The demolition is expected to take place in June.
Original story from Feb. 17:
The Bureau of Mines building on the campus of Missouri University of Science and Technology is on the National Register of Historic Places, but that designation might not be enough to spare it from the wrecking ball.
The 75-year-old, red brick Georgian Revival building could be demolished as the university looks to make room for a new entrance to campus.
“I would say that it has seen its day and it’s not really adequate for the university to use for the purposes we need,” said Pat Litty, an architect and project manager at Missouri S&T.
The building's four floors are nearly identical. There is a single corridor that runs down the center of each floor lengthwise, with abandoned offices and small, cramped labs on either side.
This building was occupied by employees of the Federal Bureau of Mines from 1946 to 1996, when the agency was abolished. The bureau has had a presence on campus predating the building, back to the 1920s.
The fire sprinkler system does not cover many places and is not adequate where it is, Litty said during a tour of the building. Also, the elevator is old and doesn’t meet safety requirements.
“So those are two huge reasons why using this building would be difficult,” Litty said.
Litty said additional problems include doors and staircases that are not disability compliant, and ceilings too low to support the ventilation needs of modern labs.
The column support structure also limits the size of rooms and would make reuse limiting.
An outside assessment
Missouri S&T brought in a team of outside architects in 2010 to go through each building on campus as part of a space needs assessment. They weren’t impressed by the Bureau of Mines building.
“Architects are known for just loving great architecture, right? That’s what they’ve been taught. And this specific building, when we took them to this building, the team, they said, ‘We don’t see anything here that we just fall in love with,’” said Fred Stone, S&T’s director of design, construction and space management.

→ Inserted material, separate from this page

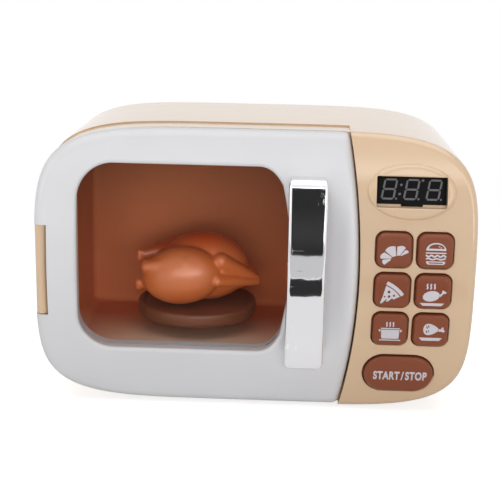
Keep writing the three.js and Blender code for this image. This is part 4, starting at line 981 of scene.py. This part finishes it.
def croissantShapes():
    shapes = []
    cuts = [(200, 166, 1.5), (160, 127, 2.9), (121, 82, 3.6), (76, 42, 3.0), (36, 14, 1.6)]
    for start, end, thick in cuts:
        t = np.radians(np.linspace(start, end, 9))
        swell = thick * np.sin(np.linspace(0.85, math.pi - 0.85, 9))
        outer = [((5.4 + s) * math.cos(a), (5.2 + s) * math.sin(a)) for a, s in zip(t, swell)]
        inner = [(2.7 * math.cos(a), 0.4 + 1.2 * math.sin(a)) for a in t[::-1]]
        shapes.append(outer + inner)
    return [turned(shape, 17, -0.1, 0.5) for shape in placed(shapes, 1.16, 0.84, 0, -4.4 * 0.84)]


def burgerShapes():
    arc = np.linspace(0, math.pi, 25)
    crown, hollow = [[(x + wide * math.cos(a), up + high * math.sin(a)) for a in arc]
                     for x, up, wide, high in ((0, 1.9, 5.6, 4.4), (0.2, 3.0, 4.3, 2.5))]
    seeds = [turned(disc(0, 0, 0.55, 0.28, 10), 20, x, up) for x, up in ((1.6, 4.2), (2.7, 3.6))]
    t = np.linspace(-5.7, 5.7, 33)
    cheese = strip(np.stack([t, 0.55 + 0 * t], 1), 0.75)
    salad = strip(np.stack([t, -1.15 + 0.45 * np.sin(t * 1.9)], 1), 0.95)
    patty = strip(np.stack([t * 0.97, -2.85 + 0.3 * np.sin(t * 1.3 + 1)], 1), 0.85)
    base, groove = mirrored([(4.4, -6.0), (5.2, -5.2), (5.3, -4.1)]), mirrored([(3.7, -5.35), (4.2, -4.75)])
    return [crown, hollow, *seeds, cheese, salad, patty, base, groove]


def pizzaShapes():
    crust = strip([(-5.2, 5.4), (-2.8, 5.9), (0, 6.1), (2.8, 5.9), (5.2, 5.4)], 1.9)
    wedge = [(-4.6, 4.0), (-2.3, 4.5), (0, 4.7), (2.3, 4.5), (4.6, 4.0), (3.0, 0.6), (2.1, 0.9),
             (1.6, -1.7), (0.9, -2.6), (0.2, -0.9), (-0.2, -4.4), (-0.9, -5.2), (-1.4, -3.9),
             (-2.0, -2.0), (-3.2, 0.8)]
    holes = [disc(x, up, radius, count=count) for x, up, radius, count in (
        (-1.3, 2.4, 0.75, 14), (1.9, 2.5, 0.6, 12), (0.3, 0.6, 0.7, 14), (-1.4, -0.9, 0.45, 10))]
    return placed([turned(shape, -38) for shape in (crust, wedge, *holes)], 1.1, 1.1, -2.5, -2.2)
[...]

The architects did encourage the university to continue to invest in older buildings on campus, including the Rolla Building (1871), Norwood Hall (1903) and Parker Hall (1912).
Stone said it would cost the university 25% less to take down the Bureau of Mines building and add the same amount of square footage as new construction. And the new space would have more flexibility and options because it wouldn’t be limited to a certain floor plan.
More important, possibly, is that the Bureau of Mines building and two smaller storage buildings behind it are in the way of a new entrance to campus from Interstate 44. The City of Rolla has acquired property and is in partnership with the university to reroute University Drive from the interstate to Bishop Avenue to make a new front door for the campus.
“They could incorporate that building into that plan and make it a centerpiece,” said Ryan Reed, a Rolla native and member of Missouri Preservation, a historic structure advocacy group. “It just takes some imagination, and there are plenty of people on that campus with the skills and vision to make that work.”
Reed called the university’s plans “short-sighted” and said all buildings are more than bricks, steel, concrete and glass.
“It’s the memories we have attached to them, it’s their importance in history, and it’s also their importance to sustainability,” Reed said.
The sustainability issue is the one that Reed thinks ought to be the most compelling argument to keep and reuse the Bureau of Mines building. Reed said as the country and the school look more toward the realities of climate change, projects like this need to take into account environmental impact.
“I think reusing the Bureau of Mines is the ultimate recycling. Because you have this building that exists that is made out of brick and steel and concrete, and these are materials that had to be extracted from the earth and manufactured, and that took a lot of energy,” Reed said.
Missouri S&T has an extensive sustainability policy and even offers a minor in sustainability.
“I think there are endless possibilities for Missouri S&T for reusing this building and building programs and curriculum around the adaptive reuse of historic structures,” Reed said.
Reed also discounted the claims that rehabbing the structure would be cost prohibitive. He said the Register of Historic Places designation could entitle a for-profit arm of the university to take advantage of tax credits. He also said the school could seek variances to some building codes to reduce costs.
Reed said sometimes a slightly higher cost is worth it to save a historic building.
But that may be a tough case to make for the Bureau of Mines building, said Larry Gragg, an emeritus history professor at S&T and author of “Forged in Gold,” the 150-year history of the school.
“It was really considered an ancillary structure to the campus life,” Gragg said. “It was very important to the faculty who did research there and the graduate students that did research there. But it was not fundamental to the life of the campus.”
Gragg said while the building wasn’t important, the work that went on inside it was, and that’s what led to the structure being listed on the National Register of Historic Places.
“The relationship between the Bureau of Mines and the campus was a very positive one. It was an opportunity for researchers on the campus to work with federal employees, chemists and metallurgists,” Gragg said.
But that relationship, which ended 25 years ago, may not be enough to save the building.
Missouri S&T is holding a virtual public hearing on the Bureau of Mines on Thursday afternoon to take public comment.
The inclusion of the building on the National Register of Historic places does not afford it any protection from demolition.